--- Start of Dataset content ---

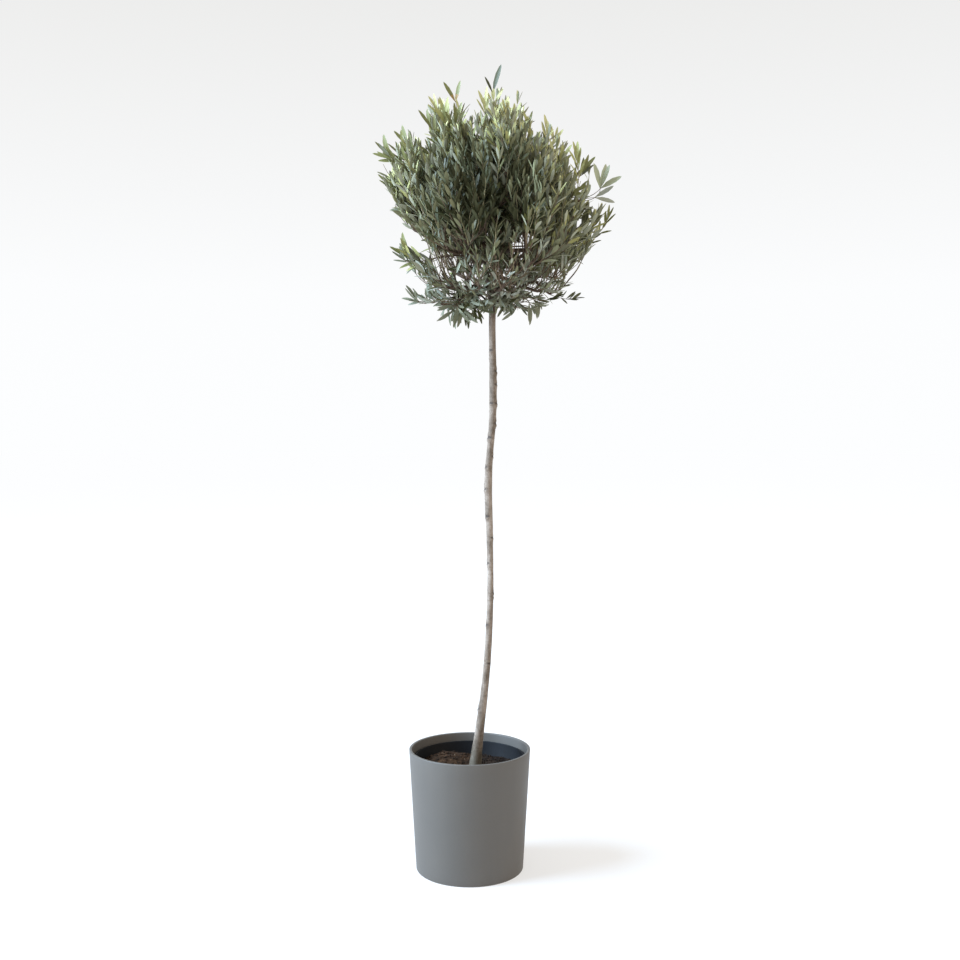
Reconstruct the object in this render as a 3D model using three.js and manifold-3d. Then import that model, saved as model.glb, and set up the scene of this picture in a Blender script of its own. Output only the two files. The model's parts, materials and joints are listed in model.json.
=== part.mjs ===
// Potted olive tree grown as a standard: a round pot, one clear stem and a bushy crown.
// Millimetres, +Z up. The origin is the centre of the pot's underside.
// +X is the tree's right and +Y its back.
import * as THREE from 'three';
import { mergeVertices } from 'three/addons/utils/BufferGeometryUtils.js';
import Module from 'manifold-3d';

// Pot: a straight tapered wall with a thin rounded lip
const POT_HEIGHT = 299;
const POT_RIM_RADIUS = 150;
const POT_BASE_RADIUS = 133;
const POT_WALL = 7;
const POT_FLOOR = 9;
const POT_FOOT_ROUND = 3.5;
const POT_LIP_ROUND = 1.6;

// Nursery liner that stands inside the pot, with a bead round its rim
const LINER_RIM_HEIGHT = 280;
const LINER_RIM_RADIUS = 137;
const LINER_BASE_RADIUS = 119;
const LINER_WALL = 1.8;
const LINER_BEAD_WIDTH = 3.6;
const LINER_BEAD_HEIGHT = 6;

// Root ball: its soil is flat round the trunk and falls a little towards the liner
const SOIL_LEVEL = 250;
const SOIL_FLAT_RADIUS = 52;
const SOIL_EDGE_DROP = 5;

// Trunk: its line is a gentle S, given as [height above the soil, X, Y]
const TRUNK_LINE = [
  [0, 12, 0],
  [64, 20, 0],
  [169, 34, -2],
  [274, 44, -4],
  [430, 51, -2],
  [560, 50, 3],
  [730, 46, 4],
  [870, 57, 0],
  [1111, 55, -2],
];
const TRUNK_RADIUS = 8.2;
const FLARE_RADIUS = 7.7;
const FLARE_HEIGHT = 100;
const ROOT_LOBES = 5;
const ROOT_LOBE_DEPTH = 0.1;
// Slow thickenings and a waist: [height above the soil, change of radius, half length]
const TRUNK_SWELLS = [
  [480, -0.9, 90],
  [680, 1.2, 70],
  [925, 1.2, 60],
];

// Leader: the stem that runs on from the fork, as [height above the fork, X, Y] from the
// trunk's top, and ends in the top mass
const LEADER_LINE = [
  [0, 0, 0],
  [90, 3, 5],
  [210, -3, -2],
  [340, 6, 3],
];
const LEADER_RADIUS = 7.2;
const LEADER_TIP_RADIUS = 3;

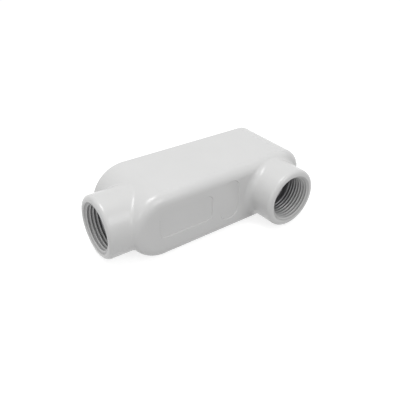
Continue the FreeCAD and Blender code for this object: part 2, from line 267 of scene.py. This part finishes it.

--- End of Dataset content ---

#### [Instruction]
Write out every record shown above, word for word.

#### [Finished task]
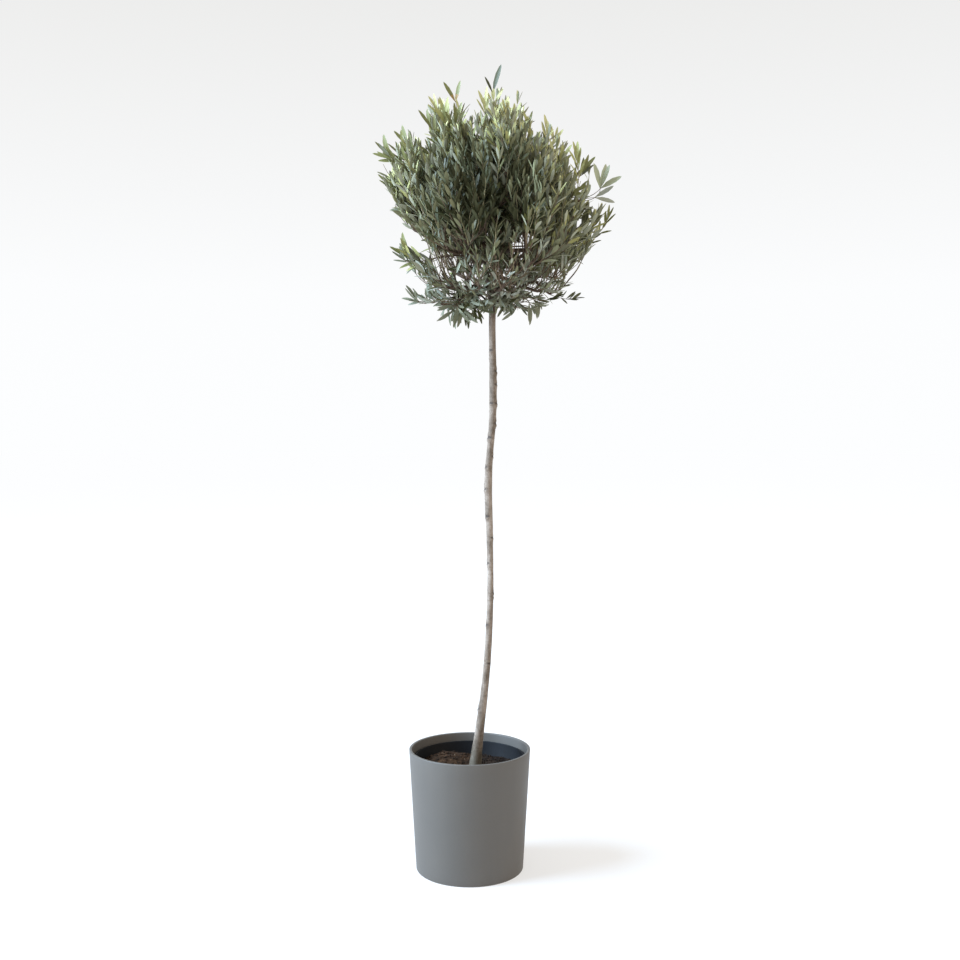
Reconstruct the object in this render as a 3D model using three.js and manifold-3d. Then import that model, saved as model.glb, and set up the scene of this picture in a Blender script of its own. Output only the two files. The model's parts, materials and joints are listed in model.json.
=== part.mjs ===
// Potted olive tree grown as a standard: a round pot, one clear stem and a bushy crown.
// Millimetres, +Z up. The origin is the centre of the pot's underside.
// +X is the tree's right and +Y its back.
import * as THREE from 'three';
import { mergeVertices } from 'three/addons/utils/BufferGeometryUtils.js';
import Module from 'manifold-3d';

// Pot: a straight tapered wall with a thin rounded lip
const POT_HEIGHT = 299;
const POT_RIM_RADIUS = 150;
const POT_BASE_RADIUS = 133;
const POT_WALL = 7;
const POT_FLOOR = 9;
const POT_FOOT_ROUND = 3.5;
const POT_LIP_ROUND = 1.6;

// Nursery liner that stands inside the pot, with a bead round its rim
const LINER_RIM_HEIGHT = 280;
const LINER_RIM_RADIUS = 137;
const LINER_BASE_RADIUS = 119;
const LINER_WALL = 1.8;
const LINER_BEAD_WIDTH = 3.6;
const LINER_BEAD_HEIGHT = 6;

// Root ball: its soil is flat round the trunk and falls a little towards the liner
const SOIL_LEVEL = 250;
const SOIL_FLAT_RADIUS = 52;
const SOIL_EDGE_DROP = 5;

// Trunk: its line is a gentle S, given as [height above the soil, X, Y]
const TRUNK_LINE = [
  [0, 12, 0],
  [64, 20, 0],
  [169, 34, -2],
  [274, 44, -4],
  [430, 51, -2],
  [560, 50, 3],
  [730, 46, 4],
  [870, 57, 0],
  [1111, 55, -2],
];
const TRUNK_RADIUS = 8.2;
const FLARE_RADIUS = 7.7;
const FLARE_HEIGHT = 100;
const ROOT_LOBES = 5;
const ROOT_LOBE_DEPTH = 0.1;
// Slow thickenings and a waist: [height above the soil, change of radius, half length]
const TRUNK_SWELLS = [
  [480, -0.9, 90],
  [680, 1.2, 70],
  [925, 1.2, 60],
];

// Leader: the stem that runs on from the fork, as [height above the fork, X, Y] from the
// trunk's top, and ends in the top mass
const LEADER_LINE = [
  [0, 0, 0],
  [90, 3, 5],
  [210, -3, -2],
  [340, 6, 3],
];
const LEADER_RADIUS = 7.2;
const LEADER_TIP_RADIUS = 3;

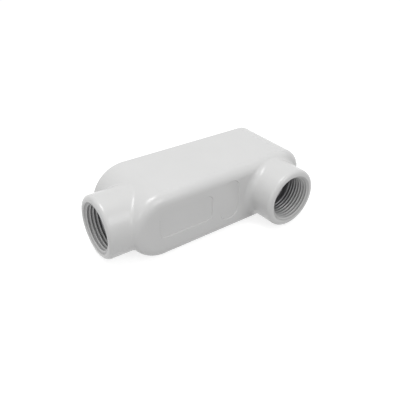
Continue the FreeCAD and Blender code for this object: part 2, from line 267 of scene.py. This part finishes it.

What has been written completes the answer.